• _TASK DIRECTIONS_
Identify every line in the records below that contains the word "Write", and copy each of those lines.

• _DATA FOR PROCESSING_

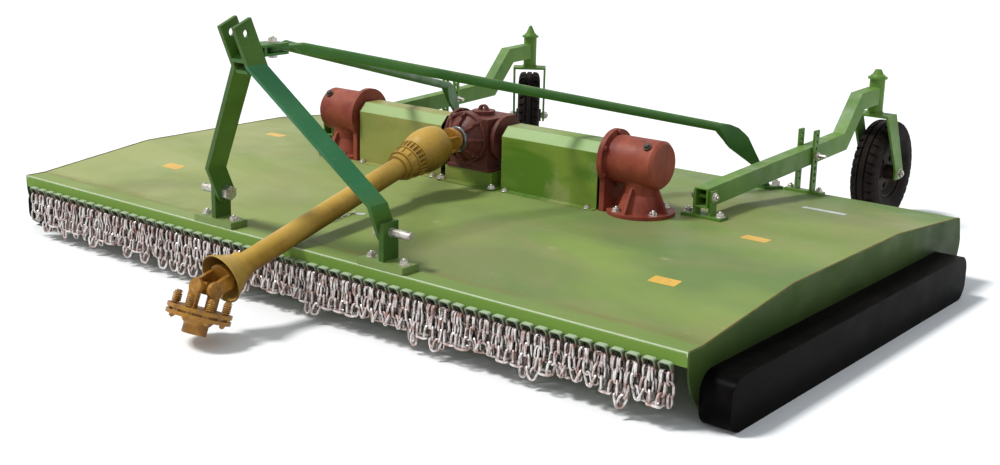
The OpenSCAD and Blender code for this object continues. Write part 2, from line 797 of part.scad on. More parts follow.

...

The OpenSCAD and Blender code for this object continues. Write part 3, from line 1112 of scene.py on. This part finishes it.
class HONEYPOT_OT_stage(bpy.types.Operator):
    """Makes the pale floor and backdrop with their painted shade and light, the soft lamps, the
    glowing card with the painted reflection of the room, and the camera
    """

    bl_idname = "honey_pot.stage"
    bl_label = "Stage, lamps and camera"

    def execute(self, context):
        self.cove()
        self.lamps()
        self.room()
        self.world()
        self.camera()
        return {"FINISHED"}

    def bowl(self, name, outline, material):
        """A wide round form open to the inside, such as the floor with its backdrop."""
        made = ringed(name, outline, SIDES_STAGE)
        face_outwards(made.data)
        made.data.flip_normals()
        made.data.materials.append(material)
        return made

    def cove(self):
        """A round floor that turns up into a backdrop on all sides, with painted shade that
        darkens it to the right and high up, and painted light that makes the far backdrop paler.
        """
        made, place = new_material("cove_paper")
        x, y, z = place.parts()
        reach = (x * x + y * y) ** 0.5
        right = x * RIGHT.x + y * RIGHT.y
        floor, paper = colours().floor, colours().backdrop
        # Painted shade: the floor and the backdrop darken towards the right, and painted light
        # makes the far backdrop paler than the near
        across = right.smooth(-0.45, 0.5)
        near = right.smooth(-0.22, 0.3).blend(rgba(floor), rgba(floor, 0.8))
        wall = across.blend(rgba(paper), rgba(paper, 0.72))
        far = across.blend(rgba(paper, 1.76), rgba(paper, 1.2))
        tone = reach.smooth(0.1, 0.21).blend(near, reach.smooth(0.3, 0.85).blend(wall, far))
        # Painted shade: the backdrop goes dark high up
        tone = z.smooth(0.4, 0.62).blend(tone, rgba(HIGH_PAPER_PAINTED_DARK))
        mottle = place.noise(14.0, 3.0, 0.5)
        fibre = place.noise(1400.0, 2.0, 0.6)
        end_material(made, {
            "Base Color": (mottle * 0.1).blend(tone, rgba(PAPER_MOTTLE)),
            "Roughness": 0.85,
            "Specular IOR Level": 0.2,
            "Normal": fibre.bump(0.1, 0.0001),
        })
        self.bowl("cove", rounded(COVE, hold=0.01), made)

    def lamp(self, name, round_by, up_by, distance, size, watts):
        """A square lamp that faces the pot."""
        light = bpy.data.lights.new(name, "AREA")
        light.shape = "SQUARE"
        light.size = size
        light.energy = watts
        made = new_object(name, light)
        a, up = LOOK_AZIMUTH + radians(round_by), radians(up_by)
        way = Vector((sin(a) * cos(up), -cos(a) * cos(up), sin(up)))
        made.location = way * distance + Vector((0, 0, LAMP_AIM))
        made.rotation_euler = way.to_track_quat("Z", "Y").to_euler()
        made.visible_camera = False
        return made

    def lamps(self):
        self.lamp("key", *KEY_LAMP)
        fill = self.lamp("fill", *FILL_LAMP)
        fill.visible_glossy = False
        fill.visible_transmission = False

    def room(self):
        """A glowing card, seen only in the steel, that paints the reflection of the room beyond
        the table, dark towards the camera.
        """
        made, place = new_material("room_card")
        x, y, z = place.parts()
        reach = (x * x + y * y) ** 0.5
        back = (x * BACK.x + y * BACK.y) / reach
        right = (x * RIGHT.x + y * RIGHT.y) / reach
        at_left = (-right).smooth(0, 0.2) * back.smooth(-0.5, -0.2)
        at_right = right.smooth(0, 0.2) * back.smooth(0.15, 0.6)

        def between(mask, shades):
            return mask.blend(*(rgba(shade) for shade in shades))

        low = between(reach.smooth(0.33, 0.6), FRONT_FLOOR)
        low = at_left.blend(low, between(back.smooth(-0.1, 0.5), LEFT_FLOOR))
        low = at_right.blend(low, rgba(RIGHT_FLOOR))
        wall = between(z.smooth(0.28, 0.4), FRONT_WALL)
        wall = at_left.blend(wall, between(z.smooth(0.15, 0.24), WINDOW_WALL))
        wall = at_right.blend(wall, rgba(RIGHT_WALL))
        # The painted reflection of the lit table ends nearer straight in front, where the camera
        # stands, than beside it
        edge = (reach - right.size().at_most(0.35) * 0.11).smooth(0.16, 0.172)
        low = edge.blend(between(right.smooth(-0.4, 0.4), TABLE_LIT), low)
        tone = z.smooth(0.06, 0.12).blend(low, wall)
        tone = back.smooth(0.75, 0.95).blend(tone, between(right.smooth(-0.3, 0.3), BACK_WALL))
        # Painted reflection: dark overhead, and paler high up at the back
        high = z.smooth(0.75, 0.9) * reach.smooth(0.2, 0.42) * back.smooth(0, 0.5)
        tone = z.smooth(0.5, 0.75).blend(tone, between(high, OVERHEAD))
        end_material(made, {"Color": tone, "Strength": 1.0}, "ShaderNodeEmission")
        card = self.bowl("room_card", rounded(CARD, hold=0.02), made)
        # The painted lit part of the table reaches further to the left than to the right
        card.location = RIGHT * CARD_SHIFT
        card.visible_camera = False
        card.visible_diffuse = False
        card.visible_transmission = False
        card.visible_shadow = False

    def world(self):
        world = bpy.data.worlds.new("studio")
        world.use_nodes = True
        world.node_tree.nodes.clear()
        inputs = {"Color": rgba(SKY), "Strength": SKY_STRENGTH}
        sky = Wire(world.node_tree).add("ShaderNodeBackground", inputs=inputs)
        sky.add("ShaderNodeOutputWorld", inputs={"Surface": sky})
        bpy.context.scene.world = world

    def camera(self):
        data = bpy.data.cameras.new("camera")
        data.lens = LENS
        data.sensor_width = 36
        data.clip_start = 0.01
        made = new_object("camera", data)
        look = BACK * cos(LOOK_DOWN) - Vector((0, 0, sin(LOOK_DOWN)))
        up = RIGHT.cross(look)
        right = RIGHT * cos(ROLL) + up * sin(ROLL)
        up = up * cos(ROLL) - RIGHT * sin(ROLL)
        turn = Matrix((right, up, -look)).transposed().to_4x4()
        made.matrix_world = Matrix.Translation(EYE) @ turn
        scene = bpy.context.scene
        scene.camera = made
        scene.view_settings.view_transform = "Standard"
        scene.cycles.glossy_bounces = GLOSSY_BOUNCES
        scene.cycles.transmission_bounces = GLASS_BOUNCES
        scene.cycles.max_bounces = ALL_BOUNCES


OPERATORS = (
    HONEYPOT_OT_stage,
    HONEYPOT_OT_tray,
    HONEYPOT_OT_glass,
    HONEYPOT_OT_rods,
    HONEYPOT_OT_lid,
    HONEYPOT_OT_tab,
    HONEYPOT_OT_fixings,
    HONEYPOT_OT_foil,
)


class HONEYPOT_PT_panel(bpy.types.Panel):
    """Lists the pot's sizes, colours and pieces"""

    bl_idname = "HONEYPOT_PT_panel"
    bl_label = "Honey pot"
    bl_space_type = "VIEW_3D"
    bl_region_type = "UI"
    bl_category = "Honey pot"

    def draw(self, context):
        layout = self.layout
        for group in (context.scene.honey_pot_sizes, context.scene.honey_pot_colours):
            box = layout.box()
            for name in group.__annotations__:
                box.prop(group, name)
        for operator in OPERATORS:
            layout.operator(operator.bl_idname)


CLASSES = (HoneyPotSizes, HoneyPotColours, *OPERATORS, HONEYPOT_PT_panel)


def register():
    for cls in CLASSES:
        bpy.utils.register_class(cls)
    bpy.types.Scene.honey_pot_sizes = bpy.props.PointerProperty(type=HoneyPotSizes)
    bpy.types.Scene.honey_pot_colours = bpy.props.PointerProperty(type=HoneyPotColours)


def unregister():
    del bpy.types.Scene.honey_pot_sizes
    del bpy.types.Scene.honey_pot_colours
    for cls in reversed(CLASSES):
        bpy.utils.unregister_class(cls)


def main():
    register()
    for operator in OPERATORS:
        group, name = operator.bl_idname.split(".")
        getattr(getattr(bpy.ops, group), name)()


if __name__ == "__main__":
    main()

--

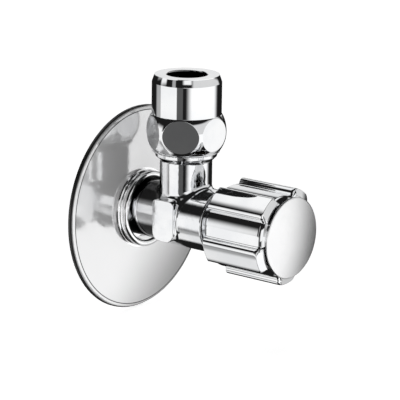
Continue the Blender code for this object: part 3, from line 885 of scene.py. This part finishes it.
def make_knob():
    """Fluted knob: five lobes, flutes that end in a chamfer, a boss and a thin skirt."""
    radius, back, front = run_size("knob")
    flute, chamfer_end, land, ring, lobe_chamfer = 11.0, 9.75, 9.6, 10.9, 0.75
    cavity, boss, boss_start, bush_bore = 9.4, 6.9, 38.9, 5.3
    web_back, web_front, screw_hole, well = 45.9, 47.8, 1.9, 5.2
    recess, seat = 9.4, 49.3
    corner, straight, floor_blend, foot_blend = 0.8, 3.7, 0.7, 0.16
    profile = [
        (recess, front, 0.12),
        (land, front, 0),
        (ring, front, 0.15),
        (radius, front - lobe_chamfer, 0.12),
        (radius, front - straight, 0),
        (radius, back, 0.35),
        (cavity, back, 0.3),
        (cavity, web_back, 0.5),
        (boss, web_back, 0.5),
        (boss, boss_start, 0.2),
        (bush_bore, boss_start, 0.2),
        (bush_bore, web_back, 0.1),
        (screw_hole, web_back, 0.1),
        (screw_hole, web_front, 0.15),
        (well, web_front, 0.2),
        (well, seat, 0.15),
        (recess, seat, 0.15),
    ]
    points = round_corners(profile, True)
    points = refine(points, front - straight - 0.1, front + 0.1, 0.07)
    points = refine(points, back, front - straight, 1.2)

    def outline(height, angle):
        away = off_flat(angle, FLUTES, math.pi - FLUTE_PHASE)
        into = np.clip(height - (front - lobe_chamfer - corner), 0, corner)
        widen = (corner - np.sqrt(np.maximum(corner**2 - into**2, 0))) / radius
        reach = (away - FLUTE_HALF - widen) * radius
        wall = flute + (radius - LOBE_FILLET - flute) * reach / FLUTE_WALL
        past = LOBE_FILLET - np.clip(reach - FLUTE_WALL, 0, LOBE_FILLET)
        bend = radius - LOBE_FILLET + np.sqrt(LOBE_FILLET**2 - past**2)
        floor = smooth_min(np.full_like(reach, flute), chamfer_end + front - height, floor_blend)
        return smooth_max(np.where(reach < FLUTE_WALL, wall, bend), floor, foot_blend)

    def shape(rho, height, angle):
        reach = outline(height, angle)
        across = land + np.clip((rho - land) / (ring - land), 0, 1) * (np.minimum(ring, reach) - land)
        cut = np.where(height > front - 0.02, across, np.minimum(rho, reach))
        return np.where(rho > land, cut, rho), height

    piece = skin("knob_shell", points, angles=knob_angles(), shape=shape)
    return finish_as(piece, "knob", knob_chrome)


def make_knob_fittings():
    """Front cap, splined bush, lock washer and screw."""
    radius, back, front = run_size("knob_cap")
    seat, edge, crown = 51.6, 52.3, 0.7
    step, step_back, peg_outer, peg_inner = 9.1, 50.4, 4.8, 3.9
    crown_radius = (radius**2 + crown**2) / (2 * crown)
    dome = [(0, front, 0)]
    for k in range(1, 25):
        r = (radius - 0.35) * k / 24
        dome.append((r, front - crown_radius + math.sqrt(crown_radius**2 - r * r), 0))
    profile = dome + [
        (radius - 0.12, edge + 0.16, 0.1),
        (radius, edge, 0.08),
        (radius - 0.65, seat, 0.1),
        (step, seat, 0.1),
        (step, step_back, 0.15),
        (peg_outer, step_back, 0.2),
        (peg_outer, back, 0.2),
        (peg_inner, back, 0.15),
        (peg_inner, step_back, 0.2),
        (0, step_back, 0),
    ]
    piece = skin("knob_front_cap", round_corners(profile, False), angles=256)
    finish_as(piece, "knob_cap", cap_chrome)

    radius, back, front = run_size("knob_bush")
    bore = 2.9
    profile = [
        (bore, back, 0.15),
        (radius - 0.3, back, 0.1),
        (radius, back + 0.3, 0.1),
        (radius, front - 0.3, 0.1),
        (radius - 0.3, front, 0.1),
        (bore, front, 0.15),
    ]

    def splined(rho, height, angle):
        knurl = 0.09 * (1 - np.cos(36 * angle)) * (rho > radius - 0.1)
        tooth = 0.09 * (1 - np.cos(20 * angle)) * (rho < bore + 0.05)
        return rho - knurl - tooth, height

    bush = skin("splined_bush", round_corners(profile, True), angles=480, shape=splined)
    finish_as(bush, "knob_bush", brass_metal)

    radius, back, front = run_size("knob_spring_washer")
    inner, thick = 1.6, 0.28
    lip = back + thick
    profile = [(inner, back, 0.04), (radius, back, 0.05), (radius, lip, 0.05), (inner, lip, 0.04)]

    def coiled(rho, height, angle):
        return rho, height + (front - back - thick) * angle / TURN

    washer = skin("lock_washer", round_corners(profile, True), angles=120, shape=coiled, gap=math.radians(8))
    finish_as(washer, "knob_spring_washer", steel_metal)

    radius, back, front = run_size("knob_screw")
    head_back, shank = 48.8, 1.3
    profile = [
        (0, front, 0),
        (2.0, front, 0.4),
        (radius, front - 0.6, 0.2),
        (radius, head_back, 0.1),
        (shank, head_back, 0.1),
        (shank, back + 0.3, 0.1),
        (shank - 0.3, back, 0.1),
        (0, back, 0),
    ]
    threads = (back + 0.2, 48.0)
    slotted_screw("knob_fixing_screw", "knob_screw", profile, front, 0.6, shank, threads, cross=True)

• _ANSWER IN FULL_
The OpenSCAD and Blender code for this object continues. Write part 2, from line 797 of part.scad on. More parts follow.
The OpenSCAD and Blender code for this object continues. Write part 3, from line 1112 of scene.py on. This part finishes it.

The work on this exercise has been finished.